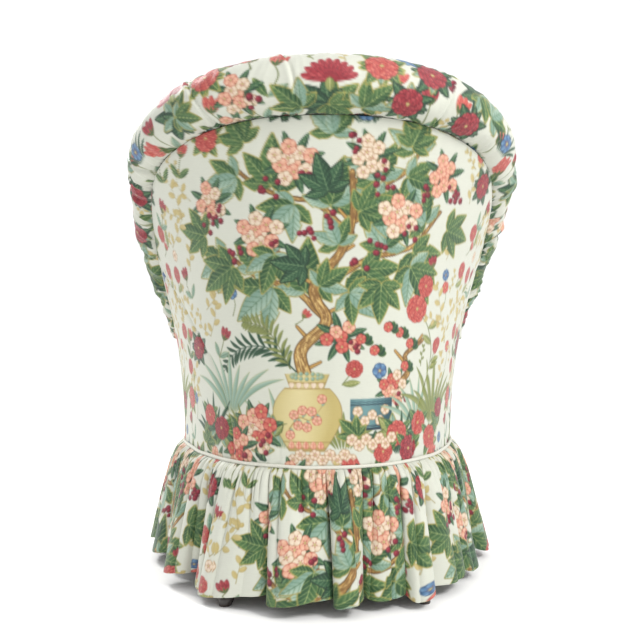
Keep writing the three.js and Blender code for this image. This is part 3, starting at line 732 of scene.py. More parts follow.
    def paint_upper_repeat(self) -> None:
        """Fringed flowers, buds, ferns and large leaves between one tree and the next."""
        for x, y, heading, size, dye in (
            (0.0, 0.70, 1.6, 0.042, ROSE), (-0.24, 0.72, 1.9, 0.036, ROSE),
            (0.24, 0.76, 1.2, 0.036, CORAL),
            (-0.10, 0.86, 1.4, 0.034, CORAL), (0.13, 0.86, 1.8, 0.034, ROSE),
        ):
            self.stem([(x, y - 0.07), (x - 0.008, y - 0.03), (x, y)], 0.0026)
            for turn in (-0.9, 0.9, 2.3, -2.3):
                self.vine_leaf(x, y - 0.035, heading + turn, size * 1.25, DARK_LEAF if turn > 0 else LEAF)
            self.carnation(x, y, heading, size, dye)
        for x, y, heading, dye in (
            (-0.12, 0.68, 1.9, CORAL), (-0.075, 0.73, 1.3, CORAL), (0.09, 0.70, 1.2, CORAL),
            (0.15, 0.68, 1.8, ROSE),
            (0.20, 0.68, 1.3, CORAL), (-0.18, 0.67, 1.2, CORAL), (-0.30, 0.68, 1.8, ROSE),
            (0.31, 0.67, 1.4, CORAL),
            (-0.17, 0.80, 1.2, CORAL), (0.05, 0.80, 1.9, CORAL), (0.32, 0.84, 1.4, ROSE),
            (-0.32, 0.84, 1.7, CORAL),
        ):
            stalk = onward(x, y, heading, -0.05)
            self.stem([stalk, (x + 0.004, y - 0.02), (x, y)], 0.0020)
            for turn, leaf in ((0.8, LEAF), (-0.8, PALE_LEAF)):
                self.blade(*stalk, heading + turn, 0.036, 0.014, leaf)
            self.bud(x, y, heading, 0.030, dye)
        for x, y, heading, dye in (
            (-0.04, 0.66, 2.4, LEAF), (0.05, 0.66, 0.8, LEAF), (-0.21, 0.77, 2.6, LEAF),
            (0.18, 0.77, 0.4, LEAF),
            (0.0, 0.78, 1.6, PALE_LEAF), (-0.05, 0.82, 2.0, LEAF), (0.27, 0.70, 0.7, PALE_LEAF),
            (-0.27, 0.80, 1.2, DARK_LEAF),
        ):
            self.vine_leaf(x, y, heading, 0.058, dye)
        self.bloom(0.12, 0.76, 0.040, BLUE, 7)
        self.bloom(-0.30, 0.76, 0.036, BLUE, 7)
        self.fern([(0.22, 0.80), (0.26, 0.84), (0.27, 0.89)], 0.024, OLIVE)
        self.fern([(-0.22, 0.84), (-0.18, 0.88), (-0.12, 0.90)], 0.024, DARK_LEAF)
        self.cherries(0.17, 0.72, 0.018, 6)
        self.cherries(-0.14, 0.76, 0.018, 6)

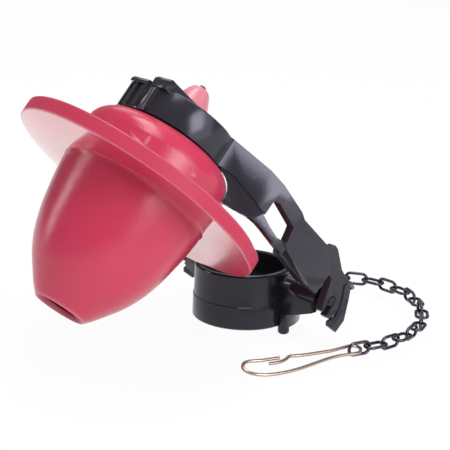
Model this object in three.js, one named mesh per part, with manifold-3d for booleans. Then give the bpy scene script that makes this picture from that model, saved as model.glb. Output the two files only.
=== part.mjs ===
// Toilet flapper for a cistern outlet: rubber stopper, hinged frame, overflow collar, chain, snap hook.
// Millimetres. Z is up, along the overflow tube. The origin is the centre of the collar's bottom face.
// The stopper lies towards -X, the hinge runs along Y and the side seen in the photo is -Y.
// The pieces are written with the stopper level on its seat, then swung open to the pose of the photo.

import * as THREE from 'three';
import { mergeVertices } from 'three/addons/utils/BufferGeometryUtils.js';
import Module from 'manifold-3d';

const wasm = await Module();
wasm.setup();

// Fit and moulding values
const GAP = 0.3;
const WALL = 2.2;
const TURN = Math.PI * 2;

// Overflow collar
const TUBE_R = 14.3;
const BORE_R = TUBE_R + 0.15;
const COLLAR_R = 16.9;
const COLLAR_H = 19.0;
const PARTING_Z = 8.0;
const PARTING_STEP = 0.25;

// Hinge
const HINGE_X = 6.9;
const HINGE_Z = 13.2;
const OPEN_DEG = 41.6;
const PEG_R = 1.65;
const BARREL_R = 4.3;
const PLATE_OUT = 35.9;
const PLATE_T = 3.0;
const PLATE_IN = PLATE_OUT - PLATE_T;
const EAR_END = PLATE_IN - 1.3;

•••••

Task description:
Start with the line that contains "Model this object" and end with the line that contains "const TURN = Math.PI * 2;"; give those lines again exactly, and no others.

Result:
Model this object in three.js, one named mesh per part, with manifold-3d for booleans. Then give the bpy scene script that makes this picture from that model, saved as model.glb. Output the two files only.
=== part.mjs ===
// Toilet flapper for a cistern outlet: rubber stopper, hinged frame, overflow collar, chain, snap hook.
// Millimetres. Z is up, along the overflow tube. The origin is the centre of the collar's bottom face.
// The stopper lies towards -X, the hinge runs along Y and the side seen in the photo is -Y.
// The pieces are written with the stopper level on its seat, then swung open to the pose of the photo.

import * as THREE from 'three';
import { mergeVertices } from 'three/addons/utils/BufferGeometryUtils.js';
import Module from 'manifold-3d';

const wasm = await Module();
wasm.setup();

// Fit and moulding values
const GAP = 0.3;
const WALL = 2.2;
const TURN = Math.PI * 2;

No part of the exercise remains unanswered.